EXERCISE PROMPT: Output each line of the material exactly as it stands.

DATA:
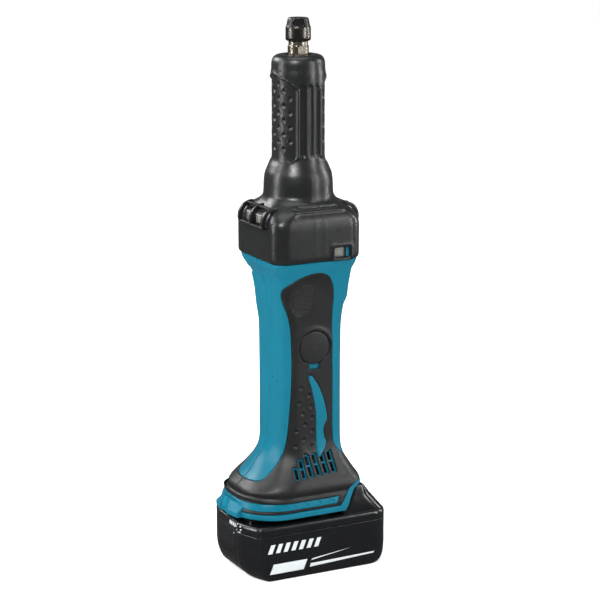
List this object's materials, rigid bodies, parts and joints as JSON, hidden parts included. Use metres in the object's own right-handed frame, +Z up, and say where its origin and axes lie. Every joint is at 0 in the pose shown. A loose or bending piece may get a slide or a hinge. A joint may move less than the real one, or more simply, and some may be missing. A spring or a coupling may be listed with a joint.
{
  "type": "die grinder",
  "caption": "Long-neck cordless die grinder standing on its slide-on battery, with a collet nose, ribbed rubber protector, over-moulded handle and slide switch.",
  "frame": {"origin": "where the spindle axis meets the plane that the battery rests on", "axes": "+Z up the spindle towards the collet, +X along the battery towards its release button (the charge gauge end is -X), +Y across it, out of the housing half that the screws are driven into"},
  "size_m": [0.1188, 0.078, 0.402],
  "materials": {
    "teal_shell": "satin teal moulded plastic",
    "charcoal_grip": "matte charcoal soft overmould",
    "rubber_boot": "satin charcoal rubber",
    "gloss_case": "glossy black plastic",
    "black_plastic": "satin black plastic",
    "bright_steel": "ground and polished steel",
    "dark_steel": "darkened steel",
    "cast_alloy": "as-cast light alloy",
    "copper": "enamelled copper",
    "brass": "brass",
    "carbon": "sintered carbon",
    "ferrite": "matte ferrite",
    "circuit_board": "green board",
    "cell_sleeve": "blue shrink sleeve",
    "gauge_red": "red window"
  },
  "bodies": {
    "tool": {"housing_front": "teal_shell", "housing_rear": "teal_shell", "grip_front": "charcoal_grip", "grip_rear": "charcoal_grip", "rubber_protector": "rubber_boot", "nose_casting": "cast_alloy", "nose_bearing_front": "bright_steel", "nose_bearing_rear": "bright_steel", "bearing_retainer": "dark_steel", "casting_screw_1": "bright_steel", "casting_screw_2": "bright_steel", "casting_screw_3": "bright_steel", "casting_screw_4": "bright_steel", "housing_screw_1": "dark_steel", "housing_screw_2": "dark_steel", "housing_screw_3": "dark_steel", "housing_screw_4": "dark_steel", "housing_screw_5": "dark_steel", "housing_screw_6": "dark_steel", "motor_yoke": "dark_steel", "magnet_left": "ferrite", "magnet_right": "ferrite", "air_baffle": "black_plastic", "armature_bearing_front": "bright_steel", "armature_bearing_rear": "bright_steel", "brush_holder_front": "brass", "brush_holder_rear": "brass", "carbon_brush_front": "carbon", "carbon_brush_rear": "carbon", "brush_spring_front": "bright_steel", "brush_spring_rear": "bright_steel", "brush_cap_front": "black_plastic", "brush_cap_rear": "black_plastic", "holder_cover_front": "black_plastic", "holder_cover_rear": "black_plastic", "switch_unit": "black_plastic", "controller_board": "circuit_board", "terminal_block": "black_plastic"},
    "rotor": {"spindle": "bright_steel", "dust_ring": "dark_steel", "coupling_sleeve": "dark_steel", "armature_shaft": "bright_steel", "armature_core": "dark_steel", "winding_upper": "copper", "winding_lower": "copper", "commutator": "copper", "fan": "black_plastic"},
    "collet": {"collet_cone": "bright_steel"},
    "nut": {"collet_nut": "dark_steel"},
    "switch_slider": {"switch_link": "black_plastic"},
    "knob": {"switch_knob": "black_plastic"},
    "battery": {"battery_case_lower": "gloss_case", "battery_case_upper": "gloss_case", "cell_row_lower": "cell_sleeve", "cell_row_upper": "cell_sleeve", "battery_board": "circuit_board", "gauge_lens": "gauge_red", "button_spring": "bright_steel"},
    "release": {"release_button": "black_plastic"},
    "gauge": {"gauge_button": "black_plastic"}
  },
  "joints": [
    {"name": "spindle_spin", "type": "hinge", "parent": "tool", "child": "rotor", "pos_m": [0, 0, 0.3], "axis": [0, 0, 1], "continuous": true},
    {"name": "collet_lift", "type": "slide", "parent": "rotor", "child": "collet", "axis": [0, 0, 1], "range_m": [0, 0.003]},
    {"name": "nut_turn", "type": "hinge", "parent": "collet", "child": "nut", "pos_m": [0, 0, 0.392], "axis": [0, 0, 1], "range_deg": [0, 1080]},
    {"name": "switch_slide", "type": "slide", "parent": "tool", "child": "switch_slider", "axis": [0, 0, 1], "range_m": [0, 0.008], "stiffness_N_per_m": 120, "springref_m": -0.004},
    {"name": "switch_tilt", "type": "hinge", "parent": "switch_slider", "child": "knob", "pos_m": [0.025, 0, 0.2084], "axis": [0, 1, 0], "range_deg": [0, 3], "stiffness_Nm_per_rad": 0.4, "springref_deg": -1.15},
    {"name": "battery_slide", "type": "slide", "parent": "tool", "child": "battery", "axis": [1, 0, 0], "range_m": [0, 0.095]},
    {"name": "release_press", "type": "slide", "parent": "battery", "child": "release", "axis": [0, 0, -1], "range_m": [0, 0.0028], "stiffness_N_per_m": 900, "springref_m": -0.002, "deforming": ["button_spring"]},
    {"name": "gauge_press", "type": "slide", "parent": "battery", "child": "gauge", "axis": [1, 0, 0], "range_m": [0, 0.0008], "stiffness_N_per_m": 800, "springref_m": -0.0005}
  ],
  "couplings": [
    {"joint": "nut_turn", "follows": "collet_lift", "rad_per_m": 6283.2}
  ]
}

RESULT BELOW:
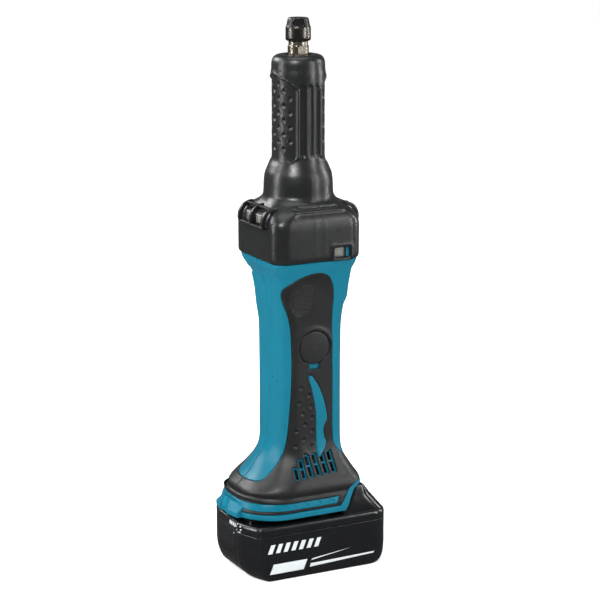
List this object's materials, rigid bodies, parts and joints as JSON, hidden parts included. Use metres in the object's own right-handed frame, +Z up, and say where its origin and axes lie. Every joint is at 0 in the pose shown. A loose or bending piece may get a slide or a hinge. A joint may move less than the real one, or more simply, and some may be missing. A spring or a coupling may be listed with a joint.
{
  "type": "die grinder",
  "caption": "Long-neck cordless die grinder standing on its slide-on battery, with a collet nose, ribbed rubber protector, over-moulded handle and slide switch.",
  "frame": {"origin": "where the spindle axis meets the plane that the battery rests on", "axes": "+Z up the spindle towards the collet, +X along the battery towards its release button (the charge gauge end is -X), +Y across it, out of the housing half that the screws are driven into"},
  "size_m": [0.1188, 0.078, 0.402],
  "materials": {
    "teal_shell": "satin teal moulded plastic",
    "charcoal_grip": "matte charcoal soft overmould",
    "rubber_boot": "satin charcoal rubber",
    "gloss_case": "glossy black plastic",
    "black_plastic": "satin black plastic",
    "bright_steel": "ground and polished steel",
    "dark_steel": "darkened steel",
    "cast_alloy": "as-cast light alloy",
    "copper": "enamelled copper",
    "brass": "brass",
    "carbon": "sintered carbon",
    "ferrite": "matte ferrite",
    "circuit_board": "green board",
    "cell_sleeve": "blue shrink sleeve",
    "gauge_red": "red window"
  },
  "bodies": {
    "tool": {"housing_front": "teal_shell", "housing_rear": "teal_shell", "grip_front": "charcoal_grip", "grip_rear": "charcoal_grip", "rubber_protector": "rubber_boot", "nose_casting": "cast_alloy", "nose_bearing_front": "bright_steel", "nose_bearing_rear": "bright_steel", "bearing_retainer": "dark_steel", "casting_screw_1": "bright_steel", "casting_screw_2": "bright_steel", "casting_screw_3": "bright_steel", "casting_screw_4": "bright_steel", "housing_screw_1": "dark_steel", "housing_screw_2": "dark_steel", "housing_screw_3": "dark_steel", "housing_screw_4": "dark_steel", "housing_screw_5": "dark_steel", "housing_screw_6": "dark_steel", "motor_yoke": "dark_steel", "magnet_left": "ferrite", "magnet_right": "ferrite", "air_baffle": "black_plastic", "armature_bearing_front": "bright_steel", "armature_bearing_rear": "bright_steel", "brush_holder_front": "brass", "brush_holder_rear": "brass", "carbon_brush_front": "carbon", "carbon_brush_rear": "carbon", "brush_spring_front": "bright_steel", "brush_spring_rear": "bright_steel", "brush_cap_front": "black_plastic", "brush_cap_rear": "black_plastic", "holder_cover_front": "black_plastic", "holder_cover_rear": "black_plastic", "switch_unit": "black_plastic", "controller_board": "circuit_board", "terminal_block": "black_plastic"},
    "rotor": {"spindle": "bright_steel", "dust_ring": "dark_steel", "coupling_sleeve": "dark_steel", "armature_shaft": "bright_steel", "armature_core": "dark_steel", "winding_upper": "copper", "winding_lower": "copper", "commutator": "copper", "fan": "black_plastic"},
    "collet": {"collet_cone": "bright_steel"},
    "nut": {"collet_nut": "dark_steel"},
    "switch_slider": {"switch_link": "black_plastic"},
    "knob": {"switch_knob": "black_plastic"},
    "battery": {"battery_case_lower": "gloss_case", "battery_case_upper": "gloss_case", "cell_row_lower": "cell_sleeve", "cell_row_upper": "cell_sleeve", "battery_board": "circuit_board", "gauge_lens": "gauge_red", "button_spring": "bright_steel"},
    "release": {"release_button": "black_plastic"},
    "gauge": {"gauge_button": "black_plastic"}
  },
  "joints": [
    {"name": "spindle_spin", "type": "hinge", "parent": "tool", "child": "rotor", "pos_m": [0, 0, 0.3], "axis": [0, 0, 1], "continuous": true},
    {"name": "collet_lift", "type": "slide", "parent": "rotor", "child": "collet", "axis": [0, 0, 1], "range_m": [0, 0.003]},
    {"name": "nut_turn", "type": "hinge", "parent": "collet", "child": "nut", "pos_m": [0, 0, 0.392], "axis": [0, 0, 1], "range_deg": [0, 1080]},
    {"name": "switch_slide", "type": "slide", "parent": "tool", "child": "switch_slider", "axis": [0, 0, 1], "range_m": [0, 0.008], "stiffness_N_per_m": 120, "springref_m": -0.004},
    {"name": "switch_tilt", "type": "hinge", "parent": "switch_slider", "child": "knob", "pos_m": [0.025, 0, 0.2084], "axis": [0, 1, 0], "range_deg": [0, 3], "stiffness_Nm_per_rad": 0.4, "springref_deg": -1.15},
    {"name": "battery_slide", "type": "slide", "parent": "tool", "child": "battery", "axis": [1, 0, 0], "range_m": [0, 0.095]},
    {"name": "release_press", "type": "slide", "parent": "battery", "child": "release", "axis": [0, 0, -1], "range_m": [0, 0.0028], "stiffness_N_per_m": 900, "springref_m": -0.002, "deforming": ["button_spring"]},
    {"name": "gauge_press", "type": "slide", "parent": "battery", "child": "gauge", "axis": [1, 0, 0], "range_m": [0, 0.0008], "stiffness_N_per_m": 800, "springref_m": -0.0005}
  ],
  "couplings": [
    {"joint": "nut_turn", "follows": "collet_lift", "rad_per_m": 6283.2}
  ]
}